Skip to content
  • Philippe Pepiot's avatar
    fix(RQLExpression)!: performance issue on RQLExpressions using EXISTS() · 496aca08d600
    Philippe Pepiot authored
    BREAKING CHANGE: explicitly use EXISTS in RQLExpression for permissions
    
    This backout the changeset dfcc3f74b3c8 which introduced wrapping all
    {E,R}RQLExpression where clause with EXISTS().
    
    It appear to have very bad performance on PostgreSQL on queries already using
    EXISTS(), in this case rql was generating a query with double EXISTS(), leading
    to a very bad query plan:
    
    =# create table t as select * from generate_series(1, 1000000) as id;
    SELECT 1000000
    =# create unique index on t(id);
    CREATE INDEX
    
    For the RQLExpression "EXISTS(X identity X)" the generated sql was: Any X WHERE EXISTS(EXISTS(X identity X)), X eid %(eid)s, which is equivalent to:
    
    =# explain analyze select id from t where exists(select 1 where exists(select 1 from t as x where t.id = x.id) and t.id = 42);
                                                                   QUERY PLAN
    -----------------------------------------------------------------------------------------------------------------------------------------
     Seq Scan on t  (cost=0.00..8469425.00 rows=500000 width=4) (actual time=0.277..1426.342 rows=1 loops=1)

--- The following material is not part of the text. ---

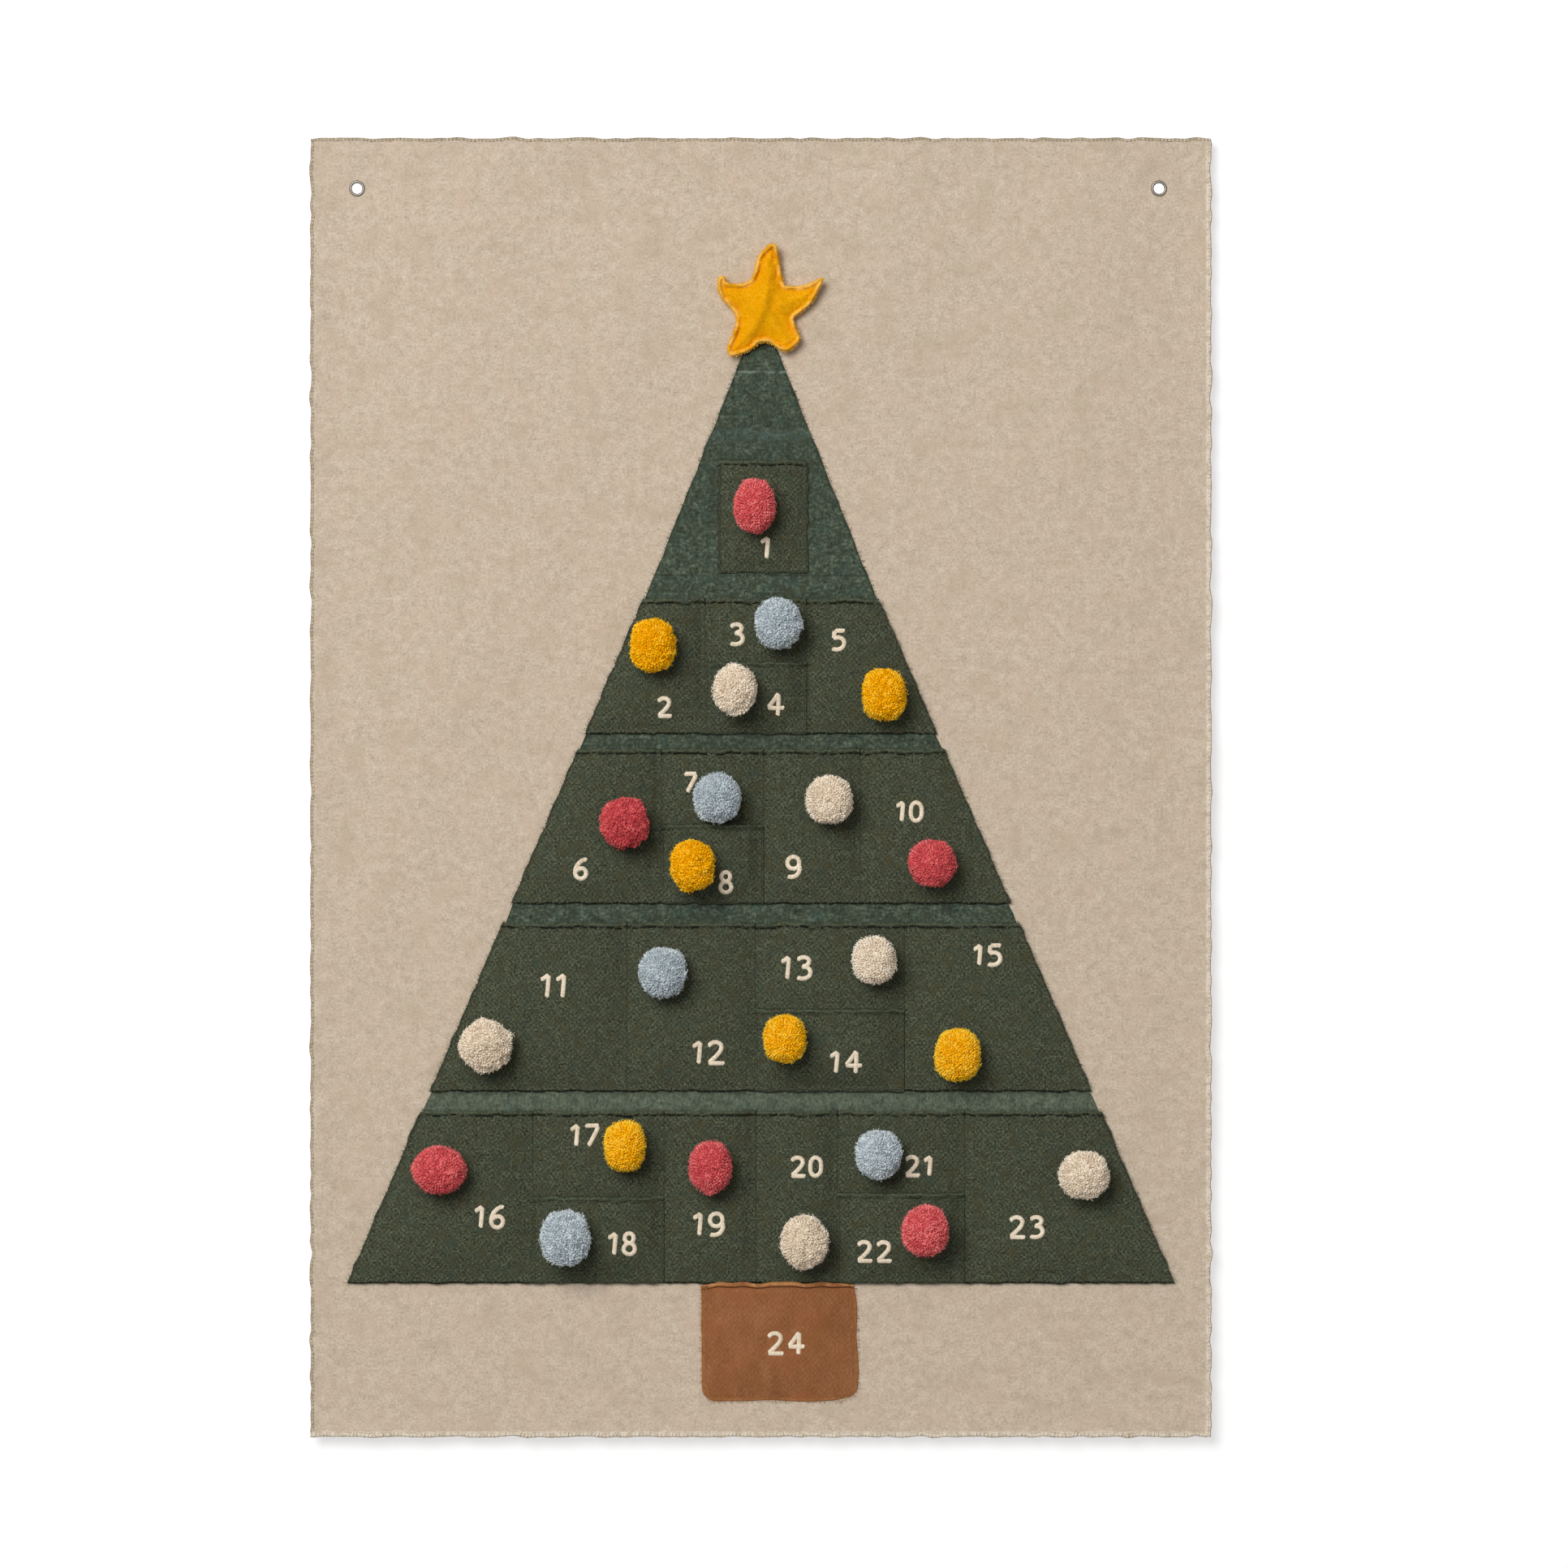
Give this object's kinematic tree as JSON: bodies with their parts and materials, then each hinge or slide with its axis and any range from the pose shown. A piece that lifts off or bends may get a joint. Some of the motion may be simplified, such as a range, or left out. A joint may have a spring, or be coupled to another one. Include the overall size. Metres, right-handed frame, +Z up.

       Filter: (SubPlan 2)
       Rows Removed by Filter: 999999
       SubPlan 2
         ->  Result  (cost=8.45..8.46 rows=1 width=0) (actual time=0.001..0.001 rows=0 loops=1000000)
               One-Time Filter: ($1 AND (t.id = 42))
               InitPlan 1 (returns $1)
                 ->  Index Only Scan using t_id_idx on t x  (cost=0.42..8.44 rows=1 width=0) (actual time=0.001..0.001 rows=1 loops=1000000)
                       Index Cond: (id = t.id)
                       Heap Fetches: 1000000
     Planning Time: 0.190 ms
     Execution Time: 1426.384 ms
    
    
    The planner wasn't able to optimise this (bad written) query, it produce a full table read (Seq Scan).
    
    With a single EXISTS, the query perform much better: Any X WHERE EXISTS(X identity X), X eid %(eid)s, which is equivalent to:
    
    =# explain analyze select id from t where exists(select 1 from t as x where t.id = x.id) and t.id = 42;
                                                           QUERY PLAN
    -------------------------------------------------------------------------------------------------------------------------
     Nested Loop Semi Join  (cost=0.85..16.90 rows=1 width=4) (actual time=0.093..0.095 rows=1 loops=1)
       ->  Index Only Scan using t_id_idx on t  (cost=0.42..8.44 rows=1 width=4) (actual time=0.081..0.082 rows=1 loops=1)
             Index Cond: (id = 42)
             Heap Fetches: 1
       ->  Index Only Scan using t_id_idx on t x  (cost=0.42..8.44 rows=1 width=4) (actual time=0.008..0.008 rows=1 loops=1)
             Index Cond: (id = 42)
             Heap Fetches: 1
     Planning Time: 0.383 ms
     Execution Time: 0.136 ms
    
    
    An alternative patch would be to insert the EXISTS only if the original query
    doesn't already contains a EXISTS. But I think it's better to drop the magic
    here and let user control what they really want in their expressions.
    
    I added a note to the 3.27 changelog for this.
    
    Also add some tests to RQLExpressionTC with EXISTS().
    496aca08d600